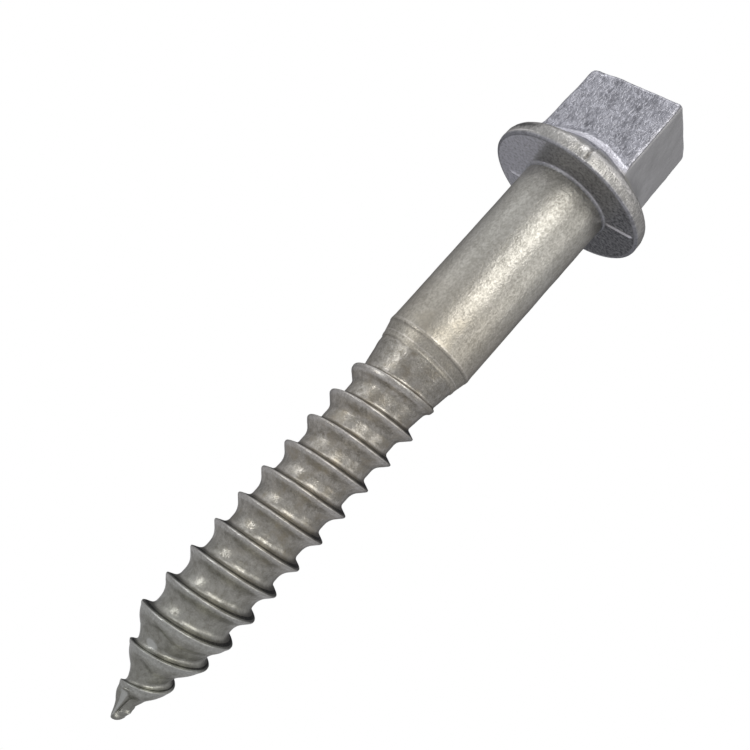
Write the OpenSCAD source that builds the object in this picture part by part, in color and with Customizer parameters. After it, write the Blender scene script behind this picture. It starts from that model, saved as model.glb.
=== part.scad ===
// Rail screw spike: a one-piece steel forging that holds a rail to a wooden sleeper.
// The origin is the centre of the collar's bearing face. +Z runs up through the head,
// and the spike is driven along -Z. X and Y are square to the head's flats.
// Each module is one zone of the forging, and the zones meet face to face.

/* [Drive head] */
// Width of the head along X, at half its height
head_x = 26.8; // [22:0.1:32]
// Width of the head along Y, at half its height
head_y = 21.0; // [17.5:0.1:25]
// Height of the flat top above the bearing face
head_top = 31.2; // [26:0.1:38]
// How far each side leans in from the foot to the top
head_taper = 0.4; // [0:0.1:1.5]
// Radius of the four upright edges
head_corner_r = 1.0; // [0.5:0.1:3]
// Height and width of the broken edge around the top
head_edge = 0.6; // [0.3:0.1:2]

/* [Collar] */
// Outer diameter of the collar
collar_d = 44; // [36.5:0.5:53]
// Height of the straight wall around the rim's lower edge
rim_wall = 2.4; // [1.6:0.1:4]
// Radius under the rim
rim_lower_r = 0.8; // [0.4:0.1:1.5]
// Radius over the rim, where it turns into the cone
rim_upper_r = 3; // [1:0.1:3.5]
// Slope of the cone on top of the collar
cone_slope = 32; // [26:1:38]
// Fillet between the collar and the shank
seat_fillet = 0.8; // [0.4:0.1:1.5]

/* [Shank] */
// Diameter of the plain shank
shank_d = 24; // [20:0.1:29]
// From the bearing face to the lower end of the plain shank
shank_end = 52.5; // [44:0.5:62]

/* [Neck] */
// Length of the first, short cone under the shank
neck_len = 4.5; // [3.5:0.1:6]
// How much narrower the neck is than the shank at its lower end
neck_drop = 2.0; // [1:0.1:3]

/* [Thread] */
// Outer diameter over the crests
thread_d = 22.6; // [18.8:0.1:27.2]
// Diameter of the core between the crests
core_d = 17.5; // [14.5:0.1:21]
// Distance from crest to crest
pitch = 8.1; // [6.7:0.05:9.8]
// Flat width of a crest
crest_w = 0.5; // [0.3:0.05:0.8]
// Lean of the steep flank, which faces the head, from square to the axis
steep_flank = 22; // [10:1:30]
// Lean of the shallow flank, which faces the tip, from square to the axis
shallow_flank = 46; // [35:1:50]
// Width of the fillet at the foot of each flank
root_fillet = 0.4; // [0.2:0.05:0.8]
// From the neck to where the core reaches its full depth
runout_len = 13; // [10:0.5:16]
// From the neck to where the crest is at its full height
fade_len = 10.4; // [8:0.1:13]
// Depth below the bearing face of the first full crest, on the +X side
first_crest = 72.1; // [60:0.1:84]

/* [Point] */
// From the bearing face to the tip
under_collar = 164; // [136.5:0.5:197]
// Length of the tapered point
point_len = 23.4; // [19.5:0.1:28]
// Radius of the blunt tip
tip_r = 0.7; // [0.4:0.1:1.5]
// How far the drawn-out tip stands off the axis
tip_offset = 1.3; // [0:0.1:2]
// Direction of the tip's offset, round from +X
tip_direction = 30; // [0:1:360]

/* [Hidden] */
$fn = 96;

shank_r = shank_d / 2;
collar_r = collar_d / 2;
seat_r = collar_r - rim_lower_r;

// The head takes over from the collar where the cone is just wider than the head's corners.
foot_clearance = 0.15;
foot_r = norm([head_x / 2, head_y / 2]) + foot_clearance;
// The rim's upper radius turns to the slope of the cone, and is limited by the ledge that
// the head's corners leave around them.
ledge = collar_r - foot_r - foot_clearance;
rim_r = min(rim_upper_r, ledge / (1 - sin(cone_slope)));
cone_r = collar_r - rim_r * (1 - sin(cone_slope));
cone_z = rim_wall + rim_r * cos(cone_slope);
foot_z = cone_z + (cone_r - foot_r) * tan(cone_slope);
// The cone runs on inside the head, and ends a little behind the head's nearer flats.
apex_inset = 0.4;
apex_r = min(head_x, head_y) / 2 - head_taper - apex_inset;
apex_z = foot_z + (foot_r - apex_r) * tan(cone_slope);
// The head is a hull of thin slices of its outline.
slice = 0.01;

// Levels down the shank, all below the bearing face.
neck_z = -shank_end;
thread_z = neck_z - neck_len;
neck_r = shank_r - neck_drop / 2;
core_z = thread_z - runout_len;
full_crest_z = thread_z - fade_len;
tip_z = -under_collar;
point_z = tip_z + point_len;

core_r = core_d / 2;
crest_r = thread_d / 2;
tip_round = 0.4;
bend_start = 5.5;
bend_len = 7;

// One pitch of the ridge, up from the middle of a crest: [rise, share of the ridge's height].
ridge_h = crest_r - core_r;
steep_run = ridge_h * tan(steep_flank);
shallow_run = ridge_h * tan(shallow_flank);
half_crest = crest_w / 2;
// The fillets at the foot of the flanks are limited to a share of the root's width, and
// rise to a share of the ridge's height.
root_w = pitch - crest_w - steep_run - shallow_run;
widest_share = 0.4;
fillet_run = min(root_fillet, widest_share * root_w);
fillet_share = 0.1;
profile = [
    [0, 1],
    [half_crest, 1],
    [half_crest + (1 - fillet_share) * steep_run, fillet_share],
    [half_crest + steep_run + fillet_run, 0],
    [pitch - half_crest - shallow_run - fillet_run, 0],
    [pitch - half_crest - (1 - fillet_share) * shallow_run, fillet_share],
    [pitch - half_crest, 1],
    [pitch, 1],
];
// The rows of points lie on the profile's corners, without the two at a crest's middle.
rows_a_turn = len(profile) - 2;
steps = 60;
// A row closer than this to the end of its rod is moved onto the end.
snap = 0.12;

function mix(a, b, t) = a + (b - a) * min(1, max(0, t));

// Radius of the core and of the crest at a height.
function core_at(z) =
    z > core_z ? mix(core_r, neck_r, (z - core_z) / runout_len)
    : mix(tip_r, core_r, (z - tip_z) / point_len);
function crest_at(z) = mix(tip_r, crest_r, (z - tip_z) / point_len);
// The ridge grows out of the run-out over the fade length.
function fade_at(z) = mix(1, 0, (z - full_crest_z) / fade_len);
// Height above the nearest crest below, for a helix that climbs one pitch a turn.
function rise_at(angle, z) =
    let (climb = z + first_crest - pitch * angle / 360)
    climb - pitch * floor(climb / pitch);
function radius_at(angle, z) =
    core_at(z)
    + lookup(rise_at(angle, z), profile) * fade_at(z) * max(0, crest_at(z) - core_at(z));
// The drawn-out tip stands a little off the axis.
function bend_at(z) =
    let (t = mix(0, 1, (point_z - bend_start - z) / bend_len))
    tip_offset * t * t * (3 - 2 * t);
function axis_point(z) = [bend_at(z) * cos(tip_direction), bend_at(z) * sin(tip_direction), z];
function ring_point(angle, z) =
    axis_point(z) + radius_at(angle, z) * [cos(angle), sin(angle), 0];

// A rod whose rows of points follow the helix. Rows that pass an end lie on that end.
module threaded_rod(z_low, z_high, z_centre) {
    turns_below = ceil((-first_crest - z_low) / pitch) + 2;
    first_z = -first_crest - turns_below * pitch;
    rows = rows_a_turn * (ceil((z_high - first_z) / pitch) + 2);
    function row_z(i, j) =
        first_z + pitch * (i / steps + floor(j / rows_a_turn)) + profile[1 + j % rows_a_turn][0];
    low = [for (i = [0:steps - 1])
        len([for (j = [0:rows - 1]) if (row_z(i, j) <= z_low + snap) j]) - 1];
    high = [for (i = [0:steps - 1])
        len([for (j = [0:rows - 1]) if (row_z(i, j) < z_high - snap) j])];
    // Column `steps` is column 0 again, one turn further up the helix.
    function at(i, j) =
        i == steps ? min(max(j + rows_a_turn, low[0]), high[0])
        : i * rows + min(max(j, low[i]), high[i]);
    points = [
        for (i = [0:steps - 1])
            for (j = [0:rows - 1])
                ring_point(
                    360 * i / steps,
                    j <= low[i] ? z_low : j >= high[i] ? z_high : row_z(i, j)),
        axis_point(z_centre),
        axis_point(z_high),
    ];
    low_centre = steps * rows;
    high_centre = low_centre + 1;
    faces = [
        for (i = [0:steps - 1])
            for (j = [0:rows - 2])
                let (a = at(i, j), b = at(i + 1, j), c = at(i + 1, j + 1), d = at(i, j + 1))
                each [if (a != d) [a, d, c], if (b != c) [a, c, b]],
        for (i = [0:steps - 1]) [low_centre, at(i, 0), at(i + 1, 0)],
        for (i = [0:steps - 1]) [high_centre, at(i + 1, rows - 1), at(i, rows - 1)],
    ];
    polyhedron(points, faces, convexity = 12);
}

// Outline of the head, `lean` narrower on every side than at half height.
module head_outline(lean) {
    offset(head_corner_r)
        square([head_x, head_y] - 2 * (lean + head_corner_r) * [1, 1], center = true);
}

module head_slice(z, lean) {
    translate([0, 0, z - slice]) linear_extrude(slice) head_outline(lean, $fn = 32);
}

module drive_head() color("silver") {
    hull() {
        translate([0, 0, slice]) head_slice(foot_z, -head_taper / 2);
        head_slice(head_top - head_edge, head_taper / 2);
        head_slice(head_top, head_taper / 2 + head_edge);
    }
    translate([0, 0, foot_z]) cylinder(apex_z - foot_z, foot_r, apex_r);
}

module collar() color("lightgray")
    rotate_extrude() polygon([
        [0, -seat_fillet],
        // the fillet down to the shank
        for (a = [0:15:90])
            [shank_r + seat_fillet * (1 - cos(a)), -seat_fillet * (1 - sin(a))],
        // round under the rim, then over it and up the cone
        for (a = [-90:15:0])
            [seat_r + rim_lower_r * cos(a), rim_lower_r * (1 + sin(a))],
        for (a = [0:10:90 - cone_slope])
            [collar_r - rim_r * (1 - cos(a)), rim_wall + rim_r * sin(a)],
        [cone_r, cone_z],
        [foot_r, foot_z],
        [0, foot_z],
    ]);

module shank() color("darkgray")
    translate([0, 0, neck_z]) cylinder(shank_end - seat_fillet, shank_r, shank_r);

module neck() color("darkgray")
    translate([0, 0, thread_z]) cylinder(neck_len, neck_r, shank_r);

module thread() color("gray") threaded_rod(point_z, thread_z, point_z);

module gimlet_point() color("dimgray") threaded_rod(tip_z + tip_round, point_z, tip_z);

drive_head();
collar();
shank();
neck();
thread();
gimlet_point();
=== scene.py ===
"""The looks of a rail screw spike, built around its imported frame.

The spike is one steel forging: a rectangular drive head on a coned collar, a plain shank,
a short neck, a rolled wood-screw thread and a gimlet point. Three continuous skins stand
for the six zones of the frame, so the zones run into one another as they do in steel.
Lengths are in metres, in the frame's own axes, with +Z up through the head.
"""

import logging
import math
from dataclasses import dataclass
from enum import Enum
from typing import Callable, Iterable

import bmesh
import bpy
from mathutils import Matrix, Vector, noise


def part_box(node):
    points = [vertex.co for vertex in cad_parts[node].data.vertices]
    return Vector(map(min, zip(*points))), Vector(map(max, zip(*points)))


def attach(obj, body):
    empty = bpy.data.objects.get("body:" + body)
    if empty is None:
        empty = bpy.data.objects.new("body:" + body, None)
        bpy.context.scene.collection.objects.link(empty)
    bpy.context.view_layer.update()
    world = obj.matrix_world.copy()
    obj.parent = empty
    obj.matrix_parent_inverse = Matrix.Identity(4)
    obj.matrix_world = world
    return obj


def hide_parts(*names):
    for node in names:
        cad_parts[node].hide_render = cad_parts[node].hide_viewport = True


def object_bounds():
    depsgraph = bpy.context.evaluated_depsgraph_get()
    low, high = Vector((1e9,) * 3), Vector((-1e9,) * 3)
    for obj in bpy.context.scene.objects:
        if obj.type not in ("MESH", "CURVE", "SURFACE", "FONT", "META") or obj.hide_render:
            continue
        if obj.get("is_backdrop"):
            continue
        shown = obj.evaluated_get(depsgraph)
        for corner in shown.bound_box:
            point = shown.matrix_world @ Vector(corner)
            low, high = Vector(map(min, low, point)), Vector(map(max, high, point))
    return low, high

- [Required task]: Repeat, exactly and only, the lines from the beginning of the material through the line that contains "shank_end = 52.5; // [44:0.5:62]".

- [Output of the exercise]:
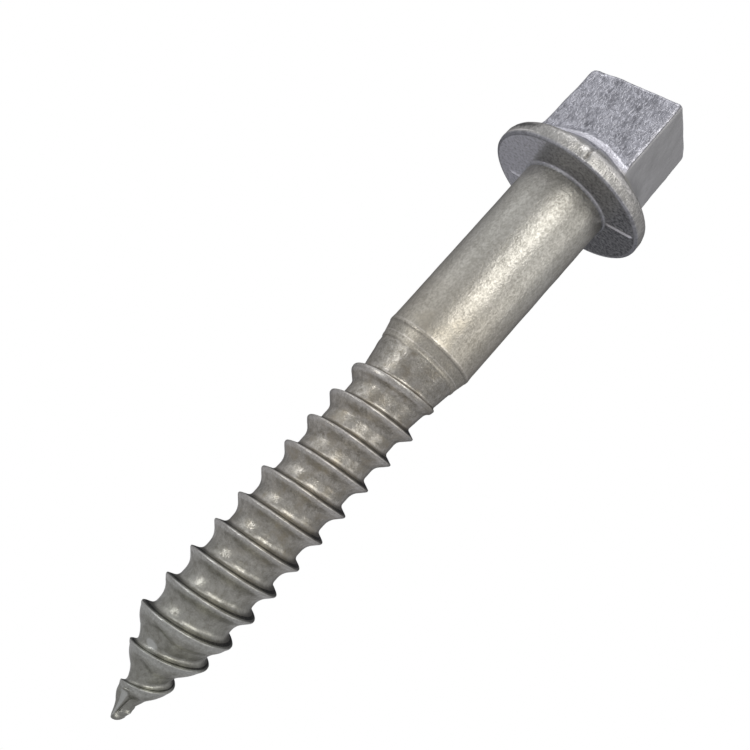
Write the OpenSCAD source that builds the object in this picture part by part, in color and with Customizer parameters. After it, write the Blender scene script behind this picture. It starts from that model, saved as model.glb.
=== part.scad ===
// Rail screw spike: a one-piece steel forging that holds a rail to a wooden sleeper.
// The origin is the centre of the collar's bearing face. +Z runs up through the head,
// and the spike is driven along -Z. X and Y are square to the head's flats.
// Each module is one zone of the forging, and the zones meet face to face.

/* [Drive head] */
// Width of the head along X, at half its height
head_x = 26.8; // [22:0.1:32]
// Width of the head along Y, at half its height
head_y = 21.0; // [17.5:0.1:25]
// Height of the flat top above the bearing face
head_top = 31.2; // [26:0.1:38]
// How far each side leans in from the foot to the top
head_taper = 0.4; // [0:0.1:1.5]
// Radius of the four upright edges
head_corner_r = 1.0; // [0.5:0.1:3]
// Height and width of the broken edge around the top
head_edge = 0.6; // [0.3:0.1:2]

/* [Collar] */
// Outer diameter of the collar
collar_d = 44; // [36.5:0.5:53]
// Height of the straight wall around the rim's lower edge
rim_wall = 2.4; // [1.6:0.1:4]
// Radius under the rim
rim_lower_r = 0.8; // [0.4:0.1:1.5]
// Radius over the rim, where it turns into the cone
rim_upper_r = 3; // [1:0.1:3.5]
// Slope of the cone on top of the collar
cone_slope = 32; // [26:1:38]
// Fillet between the collar and the shank
seat_fillet = 0.8; // [0.4:0.1:1.5]

/* [Shank] */
// Diameter of the plain shank
shank_d = 24; // [20:0.1:29]
// From the bearing face to the lower end of the plain shank
shank_end = 52.5; // [44:0.5:62]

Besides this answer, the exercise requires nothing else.